Dataset rows »

+++

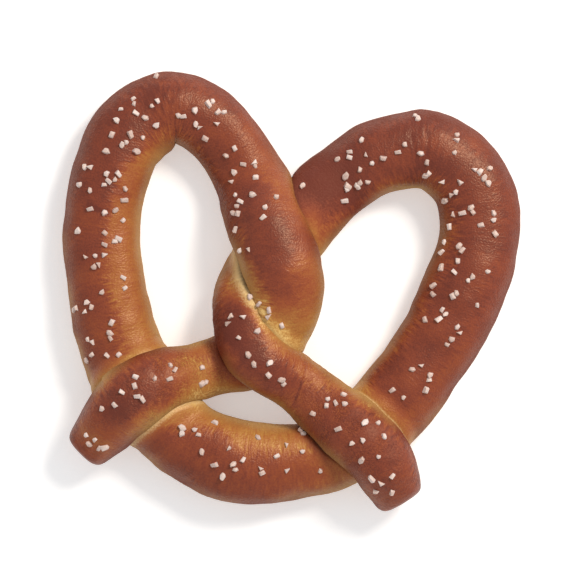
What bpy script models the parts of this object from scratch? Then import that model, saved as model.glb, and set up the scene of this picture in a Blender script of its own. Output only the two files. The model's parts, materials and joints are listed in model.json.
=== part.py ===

+++

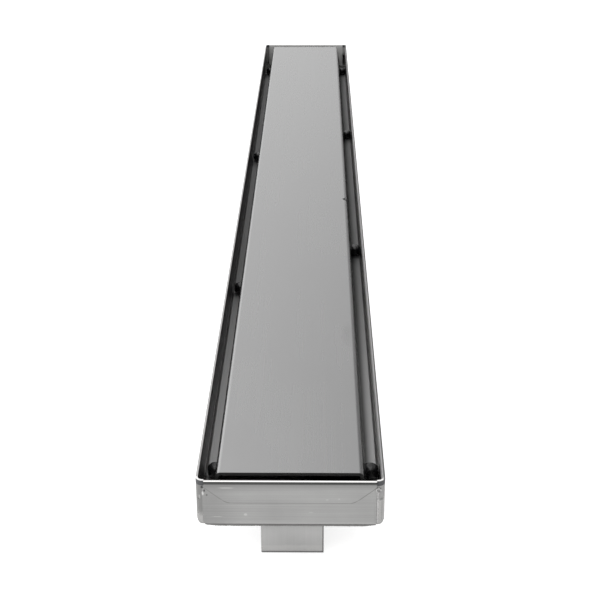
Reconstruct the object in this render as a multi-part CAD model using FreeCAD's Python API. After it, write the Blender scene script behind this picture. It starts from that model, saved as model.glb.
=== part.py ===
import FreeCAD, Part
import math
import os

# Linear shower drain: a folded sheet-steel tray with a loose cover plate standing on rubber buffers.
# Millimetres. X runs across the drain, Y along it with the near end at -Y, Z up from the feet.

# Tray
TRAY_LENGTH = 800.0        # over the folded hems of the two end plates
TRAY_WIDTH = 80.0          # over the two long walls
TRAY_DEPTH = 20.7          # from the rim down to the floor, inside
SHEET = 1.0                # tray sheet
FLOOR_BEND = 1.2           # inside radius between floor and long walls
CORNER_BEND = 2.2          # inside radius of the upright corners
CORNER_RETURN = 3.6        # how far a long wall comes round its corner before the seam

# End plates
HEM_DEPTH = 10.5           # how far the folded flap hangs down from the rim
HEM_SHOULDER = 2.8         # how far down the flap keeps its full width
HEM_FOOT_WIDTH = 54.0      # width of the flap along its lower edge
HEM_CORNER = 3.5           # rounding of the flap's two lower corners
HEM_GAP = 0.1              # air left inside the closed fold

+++

To be done » Among the lines of the data above, count those holding "script" and state only the number.

Response » 2